Blizzard later put an epic sword called the Corrupted Ashbringer in the original Naxxramas raid, and there were hints in the game that the weapon could be purified by a character in Outland.

But that clue ended up leading nowhere. There was never a legendary Ashbringer available to players. A decade after the searchers’ hopes were crushed, Paladins will finally get to wield the Ashbringer as their artifact weapon in the upcoming Legion expansion.

More recently, a group of Battlefield 4 players came believe there was a secret trigger that would spawn a dinosaur or a giant shark onto a map, and searched exhaustively for the set of conditions that would spawn it. The trigger wasn't real, but the developers were so moved by the dedication of the searchers that they patched a shark in for them.

What can we learn from this?

Audiences are curious, and that curiosity induces at least some people to engage with media on a very intense level. Obsessive players like the Sleeper searchers are beneficial to a game like Destiny; they form the backbone of communities like the Destiny subreddit and they evangelize about the game to people they know and members of other online communities in which they participate. And if you’re the person who figures out some intricate puzzle first, you get to be famous in those online communities, which is an incentive unto itself.

Upvotes for days, son!

But users who engage with media in this way expect reciprocity from creators. They dive down these rabbit holes because they trust there’s a payoff, and when that trust is breached, it’s not easy to repair. The obsession over the Sleeper wasn’t Bungie’s fault; nobody at Bungie ever told players that there was a hidden quest trigger leading to the gun, and once players started searching Bungie couldn’t have stopped them without spoiling its plans for content roll-outs and future surprises.

At least Bungie only let fans speculate for a couple of weeks, unlike Blizzard developers during vanilla WoW, who kept feeding the Ashbringer searchers just enough clues to keep them chasing a prize that didn’t exist.

If you’re a player who got drawn into the hype over the Sleeper and you’re feeling burned now, you might justifiably be more skeptical in the future. Games like Destiny have hundreds of thousands, or perhaps millions of players running around all their environments, and secrets are inevitably going to be uncovered very quickly by the sheer brute force of all those people doing all that stuff.

At least Bungie only let fans speculate for a couple of weeks

This can lead to interesting situations where the egg follows the chicken. Bungie tried to hint at the existence of the Black Spindle by adding a runestone that players got from dismantling their Year One Black Hammer, that was etched with symbols from the mission where the new gun was hidden. But most people only recognized the runes after they had learned about the mission, which players found by accident. The secret mission was widely reported online within a couple of hours after it became accessible.
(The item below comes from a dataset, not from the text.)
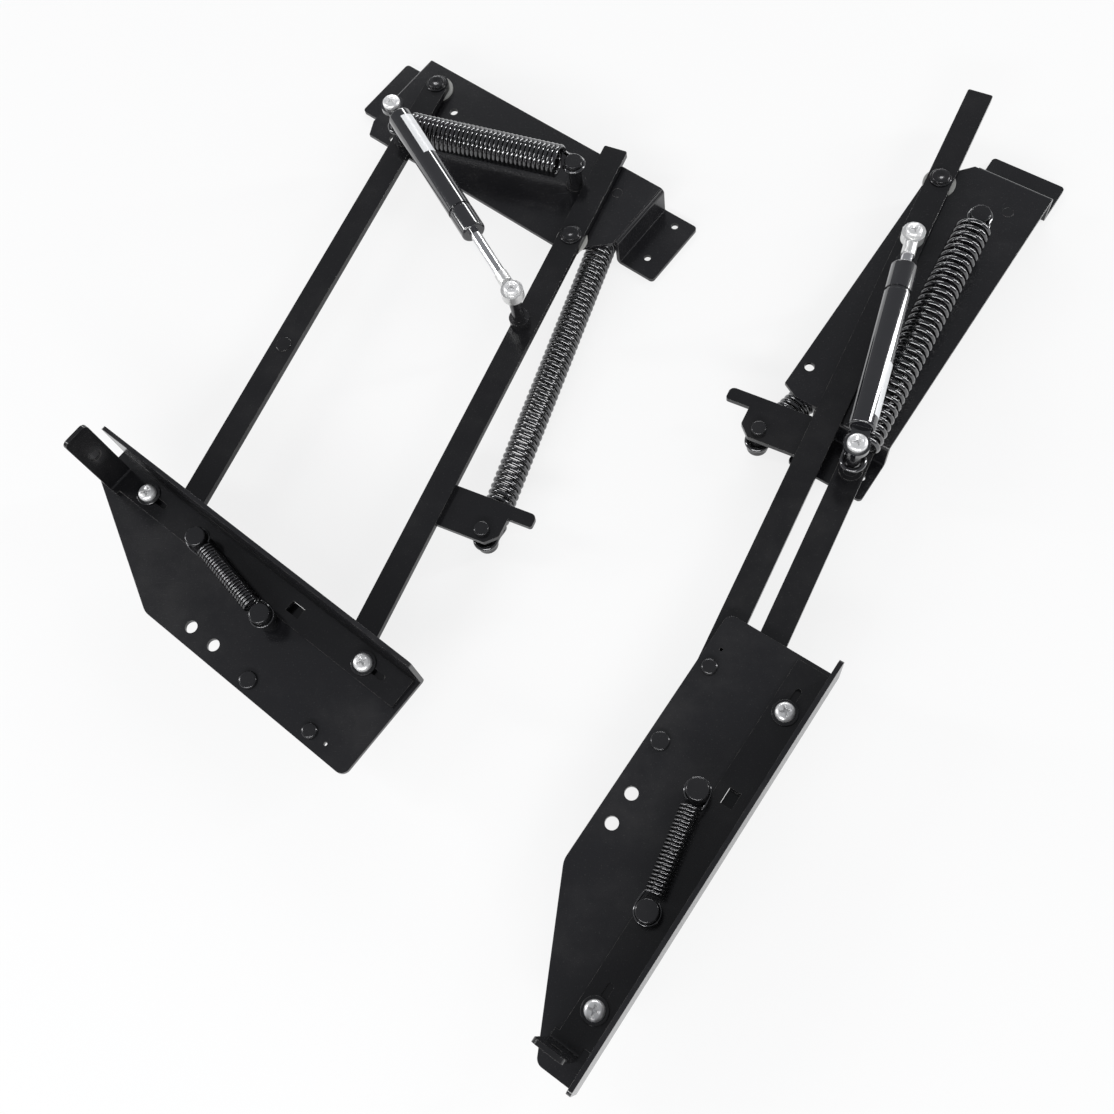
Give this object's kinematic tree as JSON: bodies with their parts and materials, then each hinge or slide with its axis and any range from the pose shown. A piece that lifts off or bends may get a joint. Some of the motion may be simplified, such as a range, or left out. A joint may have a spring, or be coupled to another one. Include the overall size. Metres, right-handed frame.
{
  "type": "lift top table mechanism",
  "caption": "Pair of spring-assisted parallelogram lift arms for a table top that rises and comes forward, with damping strut, release bar and top bracket.",
  "frame": {"origin": "centre of the bounding box of the pair, on the plane of the top brackets' feet", "axes": "+Z is out of the side plates, along every pivot; +X and +Y lie in the side plates' plane, as the picture shows right and up"},
  "size_m": [0.7044, 0.7942, 0.109],
  "materials": {
    "black_paint": "gloss black electro-coat on pressed steel",
    "spring_black": "gloss black coated spring steel",
    "zinc": "bright zinc plate",
    "bolt_black": "black oxide, satin",
    "washer_plastic": "natural nylon",
    "strut_paint": "gloss black tube",
    "rod_chrome": "ground and plated",
    "eye_steel": "zinc plated, satin"
  },
  "bodies": {
    "base": {"left_front_arm": "black_paint", "left_strut_post": "bolt_black", "left_strut_post_screw": "zinc", "right_side_plate": "black_paint", "right_guide_screws": "zinc", "right_guide_washers": "bolt_black", "right_latch_plate_post": "bolt_black", "right_latch_spring": "spring_black", "right_lower_pivot_pins": "bolt_black", "right_lower_pivot_washers": "bolt_black", "right_stop_rivet": "bolt_black"},
    "left_side_plate": {"left_side_plate": "black_paint", "left_guide_screws": "zinc", "left_guide_washers": "bolt_black", "left_latch_plate_post": "bolt_black", "left_latch_spring": "spring_black", "left_lower_pivot_pins": "bolt_black", "left_lower_pivot_washers": "bolt_black", "left_stop_rivet": "bolt_black"},
    "left_latch_bar": {"left_latch_bar": "black_paint", "left_latch_bar_post": "bolt_black"},
    "left_rear_arm": {"left_rear_arm": "black_paint", "left_spring_plate": "black_paint", "left_strut_stud": "bolt_black", "left_long_spring_bolt": "bolt_black"},
    "left_top_bracket": {"left_top_bracket": "black_paint", "left_top_pivot_bolts": "bolt_black", "left_top_pivot_washers": "washer_plastic", "left_short_spring_post": "bolt_black", "left_long_spring_post": "bolt_black"},
    "left_strut_cylinder": {"left_strut_cylinder": "strut_paint"},
    "left_strut_rod": {"left_strut_rod": "rod_chrome", "left_strut_eye": "eye_steel", "left_strut_eye_screw": "zinc"},
    "left_short_spring": {"left_short_lift_spring": "spring_black"},
    "left_short_spring_end": {"left_short_spring_pin": "bolt_black"},
    "left_long_spring": {"left_long_lift_spring": "spring_black"},
    "left_long_spring_end": {"left_long_spring_pin": "bolt_black"},
    "right_latch_bar": {"right_latch_bar": "black_paint", "right_latch_bar_post": "bolt_black"},
    "right_front_arm": {"right_front_arm": "black_paint", "right_strut_post": "bolt_black", "right_strut_post_screw": "zinc"},
    "right_rear_arm": {"right_rear_arm": "black_paint", "right_spring_plate": "black_paint", "right_strut_stud": "bolt_black", "right_long_spring_bolt": "bolt_black"},
    "right_top_bracket": {"right_top_bracket": "black_paint", "right_top_pivot_bolts": "bolt_black", "right_top_pivot_washers": "washer_plastic", "right_short_spring_post": "bolt_black", "right_long_spring_post": "bolt_black"},
    "right_strut_cylinder": {"right_strut_cylinder": "strut_paint"},
    "right_strut_rod": {"right_strut_rod": "rod_chrome", "right_strut_eye": "eye_steel", "right_strut_eye_screw": "zinc"},
    "right_short_spring": {"right_short_lift_spring": "spring_black"},
    "right_short_spring_end": {"right_short_spring_pin": "bolt_black"},
    "right_long_spring": {"right_long_lift_spring": "spring_black"},
    "right_long_spring_end": {"right_long_spring_pin": "bolt_black"}
  },
  "joints": [
    {"name": "left_lift", "type": "hinge", "parent": "base", "child": "left_side_plate", "pos_m": [-0.28984, -0.0334, 0.0315], "axis": [0, 0, -1], "range_deg": [-112.1, 0]},
    {"name": "left_rear_swing", "type": "hinge", "parent": "left_side_plate", "child": "left_rear_arm", "pos_m": [-0.17812, -0.18725, 0.0315], "axis": [0, 0, 1], "range_deg": [-112.1, 0]},
    {"name": "left_bracket_level", "type": "hinge", "parent": "base", "child": "left_top_bracket", "pos_m": [-0.12753, 0.34528, 0.0315], "axis": [0, 0, -1], "range_deg": [-112.1, 0]},
    {"name": "left_strut_swing", "type": "hinge", "parent": "base", "child": "left_strut_cylinder", "pos_m": [-0.15078, 0.29105, 0.072], "axis": [0, 0, 1], "range_deg": [0, 118.53]},
    {"name": "left_strut_slide", "type": "slide", "parent": "left_strut_cylinder", "child": "left_strut_rod", "axis": [0.4957, -0.8685, 0], "range_m": [-0.03288, 0]},
    {"name": "left_short_spring_swing", "type": "hinge", "parent": "base", "child": "left_short_spring", "pos_m": [-0.15078, 0.29105, 0.05], "axis": [0, 0, 1], "range_deg": [0, 88.55]},
    {"name": "left_short_spring_stretch", "type": "slide", "parent": "left_short_spring", "child": "left_short_spring_end", "axis": [0.9447, -0.3278, 0], "range_m": [0, 0.06647], "deforming": ["left_short_lift_spring"]},
    {"name": "left_long_spring_swing", "type": "hinge", "parent": "left_rear_arm", "child": "left_long_spring", "pos_m": [-0.0736, -0.04492, 0.0125], "axis": [0, 0, 1], "range_deg": [0, 16.91]},
    {"name": "left_long_spring_stretch", "type": "slide", "parent": "left_long_spring", "child": "left_long_spring_end", "axis": [0.3141, 0.9494, 0], "range_m": [-0.04056, 0], "deforming": ["left_long_lift_spring"]},
    {"name": "left_release", "type": "slide", "parent": "left_side_plate", "child": "left_latch_bar", "axis": [0.7965, -0.6046, 0], "range_m": [-0.012, 0], "stiffness_N_per_m": 300, "springref_m": 0.02, "deforming": ["left_latch_spring"]},
    {"name": "right_lift", "type": "hinge", "parent": "base", "child": "right_front_arm", "pos_m": [0.02406, -0.3295, 0.0315], "axis": [0, 0, -1], "range_deg": [0, 112.1]},
    {"name": "right_rear_swing", "type": "hinge", "parent": "base", "child": "right_rear_arm", "pos_m": [0.07897, -0.14748, 0.0315], "axis": [0, 0, -1], "range_deg": [0, 112.1]},
    {"name": "right_bracket_level", "type": "hinge", "parent": "right_front_arm", "child": "right_top_bracket", "pos_m": [0.20143, 0.04236, 0.0315], "axis": [0, 0, -1], "range_deg": [-112.1, 0]},
    {"name": "right_strut_swing", "type": "hinge", "parent": "right_front_arm", "child": "right_strut_cylinder", "pos_m": [0.17603, -0.01089, 0.072], "axis": [0, 0, -1], "range_deg": [-118.53, 0]},
    {"name": "right_strut_slide", "type": "slide", "parent": "right_strut_cylinder", "child": "right_strut_rod", "axis": [0.2915, 0.9566, 0], "range_m": [0, 0.03288]},
    {"name": "right_short_spring_swing", "type": "hinge", "parent": "right_front_arm", "child": "right_short_spring", "pos_m": [0.17603, -0.01089, 0.05], "axis": [0, 0, -1], "range_deg": [-88.55, 0]},
    {"name": "right_short_spring_stretch", "type": "slide", "parent": "right_short_spring", "child": "right_short_spring_end", "axis": [0.4712, 0.882, 0], "range_m": [-0.06647, 0], "deforming": ["right_short_lift_spring"]},
    {"name": "right_long_spring_swing", "type": "hinge", "parent": "right_rear_arm", "child": "right_long_spring", "pos_m": [0.11691, 0.02499, 0.0125], "axis": [0, 0, -1], "range_deg": [-16.91, 0]},
    {"name": "right_long_spring_stretch", "type": "slide", "parent": "right_long_spring", "child": "right_long_spring_end", "axis": [0.7349, 0.6782, 0], "range_m": [0, 0.04056], "deforming": ["right_long_lift_spring"]},
    {"name": "right_release", "type": "slide", "parent": "base", "child": "right_latch_bar", "axis": [0.5534, 0.8329, 0], "range_m": [-0.012, 0], "stiffness_N_per_m": 300, "springref_m": 0.02, "deforming": ["right_latch_spring"]}
  ],
  "couplings": [
    {"joint": "left_rear_swing", "follows": "left_lift", "ratio": 1},
    {"joint": "left_bracket_level", "follows": "left_lift", "ratio": 1},
    {"joint": "left_strut_swing", "follows": "left_lift", "ratio": -1.0574},
    {"joint": "left_strut_slide", "follows": "left_lift", "m_per_rad": 0.016806},
    {"joint": "left_short_spring_swing", "follows": "left_lift", "ratio": -0.7899},
    {"joint": "left_short_spring_stretch", "follows": "left_lift", "m_per_rad": -0.033972},
    {"joint": "left_long_spring_swing", "follows": "left_lift", "ratio": -0.15081},
    {"joint": "left_long_spring_stretch", "follows": "left_lift", "m_per_rad": 0.020729},
    {"joint": "right_rear_swing", "follows": "right_lift", "ratio": 1},
    {"joint": "right_bracket_level", "follows": "right_lift", "ratio": -1},
    {"joint": "right_strut_swing", "follows": "right_lift", "ratio": -1.0574},
    {"joint": "right_strut_slide", "follows": "right_lift", "m_per_rad": 0.016806},
    {"joint": "right_short_spring_swing", "follows": "right_lift", "ratio": -0.7899},
    {"joint": "right_short_spring_stretch", "follows": "right_lift", "m_per_rad": -0.033972},
    {"joint": "right_long_spring_swing", "follows": "right_lift", "ratio": -0.15081},
    {"joint": "right_long_spring_stretch", "follows": "right_lift", "m_per_rad": 0.020729}
  ]
}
The same thing is true of the calcified fragments. If you try to gather 45 fragments to unlock the Touch of Malice scout rifle without using online resources that tell you where they are, you’ll probably be searching for weeks. Several of them are only accessible by jumping onto invisible platforms in areas that are only accessible during specific missions. One of them is accessed only by shooting a panel off of a random piece of debris that looks exactly like a lot of other pieces debris on the Dreadnought that are not interactive or destructible.
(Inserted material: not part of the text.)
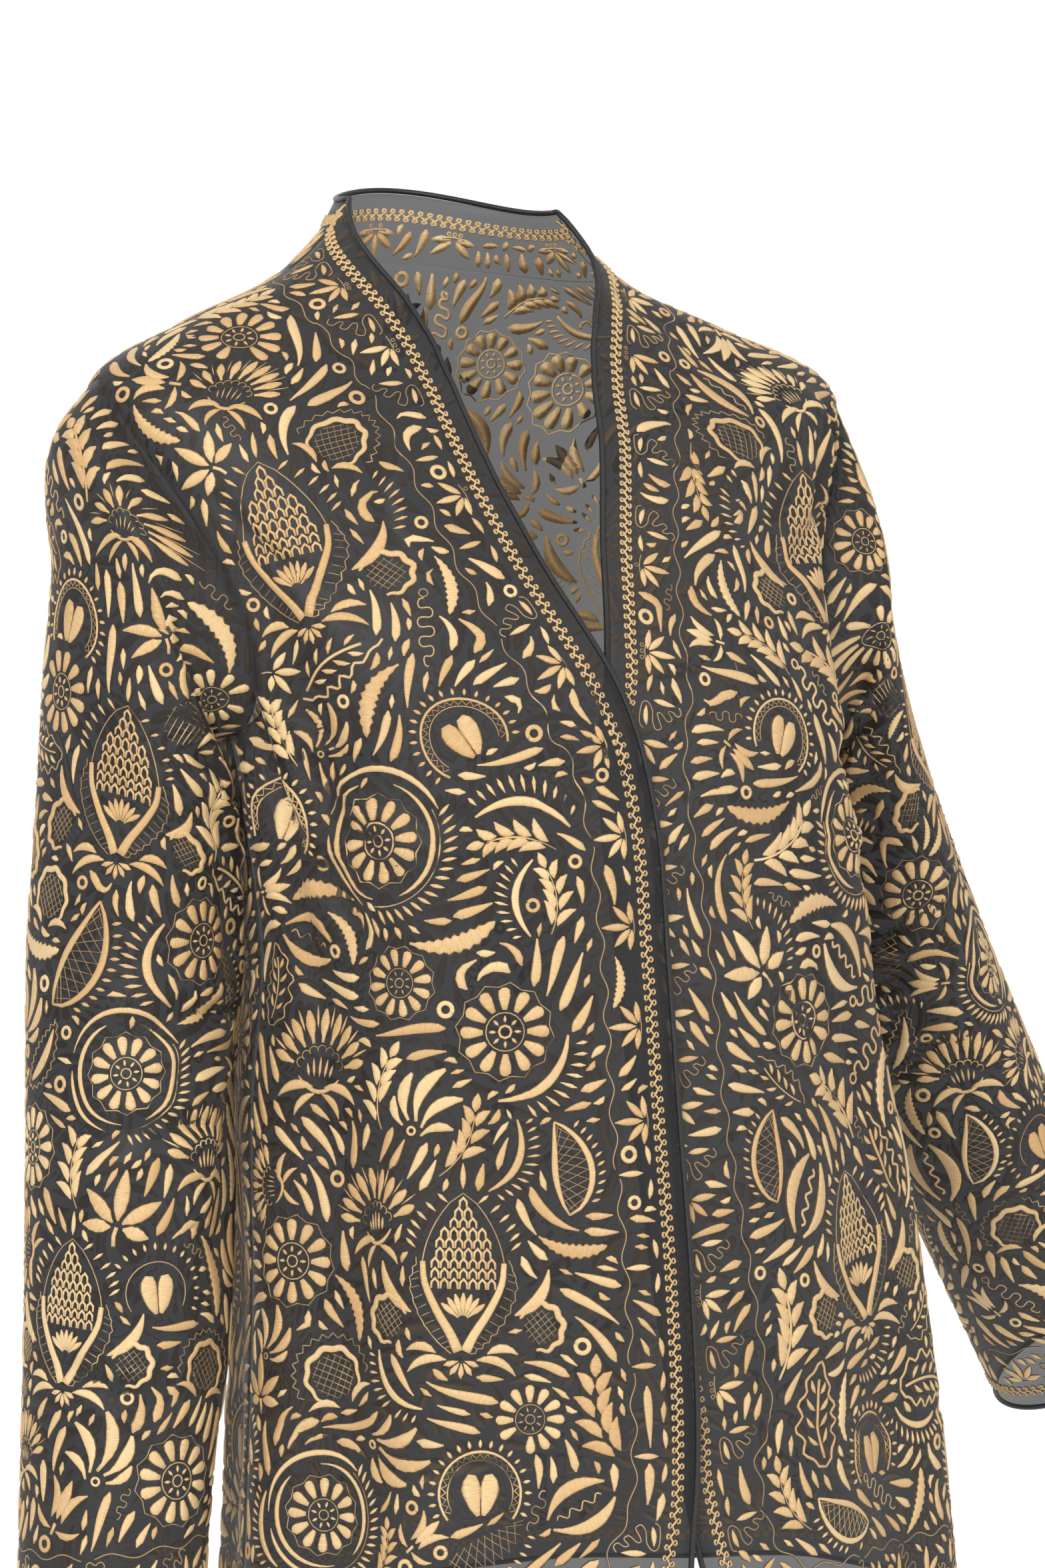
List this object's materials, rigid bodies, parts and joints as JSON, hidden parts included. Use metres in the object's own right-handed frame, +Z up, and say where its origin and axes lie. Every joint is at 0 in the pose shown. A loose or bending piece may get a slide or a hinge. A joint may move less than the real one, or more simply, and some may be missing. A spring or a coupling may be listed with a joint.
{
  "type": "jacket",
  "caption": "Open-front, long-sleeved hip-length jacket of sheer black cloth with a V neck and dense cream flower and leaf embroidery, worn shape and hollow.",
  "frame": {"origin": "middle of the neck base, where the wearer's neck and shoulders hold the jacket up", "axes": "+Z up, -Y to the front, +X to the wearer's left"},
  "size_m": [0.6959, 0.2961, 0.7227],
  "materials": {
    "sheer_cloth": "sheer, satin thread",
    "rolled_edge": "matt",
    "press_snap": "satin"
  },
  "bodies": {
    "root": {"front_right": "sheer_cloth", "front_left": "sheer_cloth", "back": "sheer_cloth", "neck_stand": "sheer_cloth", "sleeve_right": "sheer_cloth", "sleeve_left": "sheer_cloth", "edge_right": "rolled_edge", "edge_left": "rolled_edge", "edge_back_hem": "rolled_edge", "edge_neck": "rolled_edge", "edge_cuff_right": "rolled_edge", "edge_cuff_left": "rolled_edge", "snap_stud": "press_snap", "snap_cap": "press_snap"}
  },
  "joints": []
}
On paper it’s all inscrutable and perhaps impossible, right? But the fragments were discovered very quickly due to the sheer number of Guardians doing stuff on the Dreadnought and stumbling onto them. Few players were willing to allow themselves the mystery when an online guide was a click away, especially since most people wanted to get the Touch before their next raid.

On the other hand, there are three of the 50 fragments that nobody has found. If you were to scour the Dreadnought and find one of them, you’d probably become a hero on Reddit for a couple of days.
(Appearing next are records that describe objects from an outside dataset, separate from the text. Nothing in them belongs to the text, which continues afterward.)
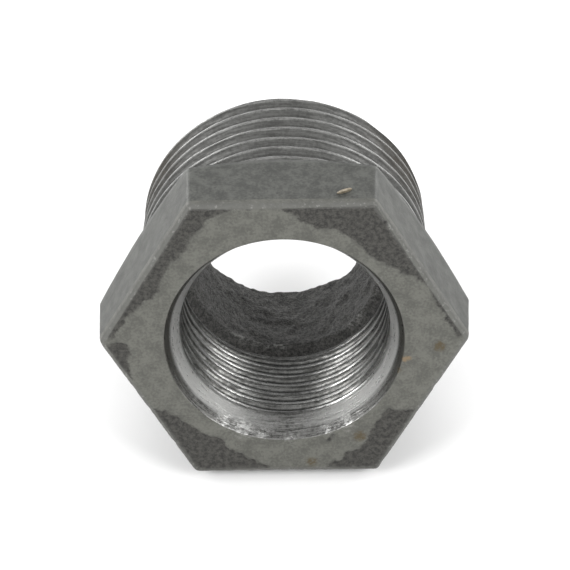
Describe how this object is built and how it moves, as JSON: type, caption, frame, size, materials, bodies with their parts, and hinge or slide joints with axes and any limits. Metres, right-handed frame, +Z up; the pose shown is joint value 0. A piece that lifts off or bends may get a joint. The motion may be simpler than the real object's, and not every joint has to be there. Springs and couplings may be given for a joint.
{
  "type": "hex reducing bushing",
  "caption": "Malleable iron hex bushing: hexagon head tapped with a female taper pipe thread, on a short barrel with a larger male taper pipe thread.",
  "frame": {"origin": "on the table, under the middle of the bushing's box as it lies at rest on one flat and on the rim of its barrel", "axes": "+Z up; the bushing's own axis lies in the YZ plane, with the mouth of the female thread towards -Y and looking up by 7.03 degrees, and the male end towards +Y; X runs across the corners of the hexagon"},
  "size_m": [0.0418, 0.0306, 0.0371],
  "materials": {
    "iron": "as-cast black malleable iron, satin, with worn bright threads and a few rust spots"
  },
  "bodies": {
    "root": {"hex_bushing": "iron"}
  },
  "joints": []
}
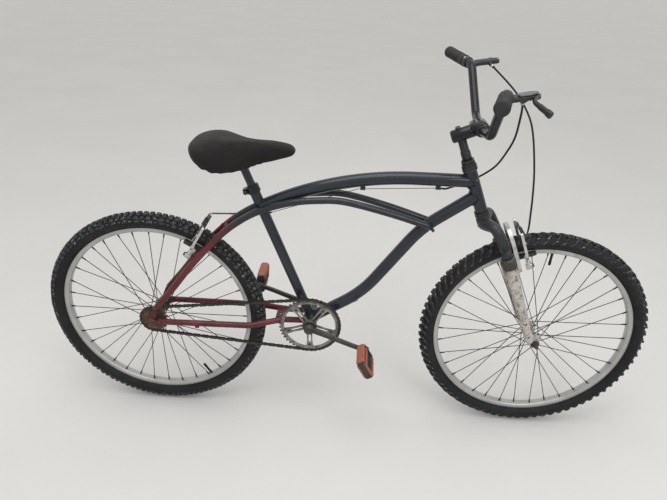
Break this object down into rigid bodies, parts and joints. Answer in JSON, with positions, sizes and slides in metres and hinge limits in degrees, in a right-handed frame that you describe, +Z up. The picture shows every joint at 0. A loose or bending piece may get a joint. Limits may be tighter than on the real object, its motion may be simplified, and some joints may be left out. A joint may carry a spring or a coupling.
{
  "type": "city cruiser bicycle",
  "caption": "Steel city cruiser bicycle with wire wheels, one gear, rim brakes, a telescopic fork, raised handlebar and soft saddle.",
  "frame": {"origin": "on top of the saddle, where the rider sits", "axes": "+X forward, +Y to the rider's left, +Z up; the bike stands upright, its wheels straight"},
  "size_m": [1.7797, 0.7064, 1.0796],
  "materials": {
    "frame_paint": "gloss",
    "stay_paint": "gloss",
    "black_metal": "satin",
    "dark_steel": "satin",
    "rusty_steel": "worn",
    "chain_steel": "oily",
    "ring_steel": "satin",
    "bright_metal": "polished",
    "rim_metal": "satin",
    "spoke_steel": "satin",
    "fork_black": "satin",
    "fork_white": "worn",
    "tyre_rubber": "matte",
    "grip_rubber": "matte",
    "saddle_cover": "matte",
    "housing": "satin",
    "lever_plastic": "matte",
    "pedal_plastic": "worn"
  },
  "bodies": {
    "frame": {"head_tube": "frame_paint", "headset": "black_metal", "top_tube": "frame_paint", "down_tube": "frame_paint", "seat_tube": "frame_paint", "seat_clamp": "black_metal", "twin_tube_right": "frame_paint", "twin_tube_left": "frame_paint", "chain_stay_right": "stay_paint", "chain_stay_left": "stay_paint", "bottom_bracket": "frame_paint", "bearing_cups": "dark_steel", "stand_plate": "stay_paint", "brake_bridge": "stay_paint", "rear_axle": "rusty_steel", "seatpost": "frame_paint", "saddle_rails": "dark_steel", "saddle": "saddle_cover", "chain": "chain_steel", "rear_brake_right": "bright_metal", "rear_brake_left": "bright_metal", "rear_noodle": "bright_metal", "rear_brake_cable": "housing"},
    "steering": {"steerer": "dark_steel", "fork_crown": "fork_black", "fork_leg_right": "fork_white", "fork_leg_left": "fork_white", "fork_arch": "bright_metal", "front_axle": "rusty_steel", "stem": "frame_paint", "handlebar": "frame_paint", "grips": "grip_rubber", "lever_right": "lever_plastic", "lever_left": "lever_plastic", "front_brake_right": "bright_metal", "front_brake_left": "bright_metal", "front_noodle": "bright_metal", "front_brake_cable": "housing", "steering_cable": "housing"},
    "front_wheel": {"front_tyre": "tyre_rubber", "front_rim": "rim_metal", "front_spokes": "spoke_steel", "front_hub": "bright_metal"},
    "rear_wheel": {"rear_tyre": "tyre_rubber", "rear_rim": "rim_metal", "rear_spokes": "spoke_steel", "rear_hub": "dark_steel", "sprocket": "rusty_steel"},
    "crank": {"chainring": "ring_steel", "crank_axle": "dark_steel", "crank_right": "black_metal", "crank_left": "black_metal"},
    "pedal_right": {"pedal_right": "pedal_plastic"},
    "pedal_left": {"pedal_left": "pedal_plastic"}
  },
  "joints": [
    {"name": "steering", "type": "hinge", "parent": "frame", "child": "steering", "pos_m": [0.68593, 0, -0.16664], "axis": [-0.3746, 0, 0.9272], "range_deg": [-65, 65], "deforming": ["steering_cable"]},
    {"name": "front_wheel_spin", "type": "hinge", "parent": "steering", "child": "front_wheel", "pos_m": [0.888, 0, -0.552], "axis": [0, 1, 0], "continuous": true},
    {"name": "rear_wheel_spin", "type": "hinge", "parent": "frame", "child": "rear_wheel", "pos_m": [-0.232, 0, -0.552], "axis": [0, 1, 0], "continuous": true},
    {"name": "crank_spin", "type": "hinge", "parent": "frame", "child": "crank", "pos_m": [0.234, 0, -0.542], "axis": [0, 1, 0], "continuous": true},
    {"name": "pedal_right_spin", "type": "hinge", "parent": "crank", "child": "pedal_right", "pos_m": [0.40135, -0.13, -0.59317], "axis": [0, 1, 0], "continuous": true},
    {"name": "pedal_left_spin", "type": "hinge", "parent": "crank", "child": "pedal_left", "pos_m": [0.06665, 0.13, -0.49084], "axis": [0, 1, 0], "continuous": true}
  ]
}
But the fact that nobody has found them yet strongly suggests they aren’t there to be found; they’re likely tied to unreleased content like the raid’s hard mode.

This is what the Reddit skeptics told the Sleeper searchers: if something exists in the game, somebody will stumble on it, and if nobody has found it, it probably doesn’t exist, or is gated behind something that players can’t access. It’s very unlikely that something like an encoded message on Rasputin’s computer screen will lead to a quest trigger, and even if it does, if the trigger exists, somebody will probably just stumble across it.

Explorers, Beware

So, if you’re concerned about making sure your efforts in Destiny or in a similar game will lead to a concrete reward, you’re much better off sticking to projects inside the game that will yield known outcomes. If you haven’t beaten the raid, that’s a good place to start. If you haven’t gotten the Black Spindle yet, you should make that a priority, though you can only chase it when a specific mission is the daily heroic. You should also plan to collect 45 calcified fragments and obtain the Touch of Malice, which is a fantastic gun for raiding.

After that, you can dedicate your time to running strikes and bounties to earn Strange Coins; with the new Three of Coins consumable, it’s possible to spend every strange coin you get productively on a goal of collecting all the exotics that can drop from engrams.

And if you don’t have the Zhalo Supercell, you want the Zhalo Supercell. Trust me.

But, for some players, these known quantities just aren’t as alluring as the prospect of something undiscovered. And there’s still an exotic pulse rifle in the game files called No Time To Explain, which we don't know how to get. It’s probably not available. It’s probably connected to unreleased content or to extremely high gunsmith reputation, or just gated behind some kind of time-lock. But maybe it’s not! Maybe it’s available right now, but it’s hidden so well and so deeply that nobody has discovered it yet.

Maybe it’s waiting for you to find it!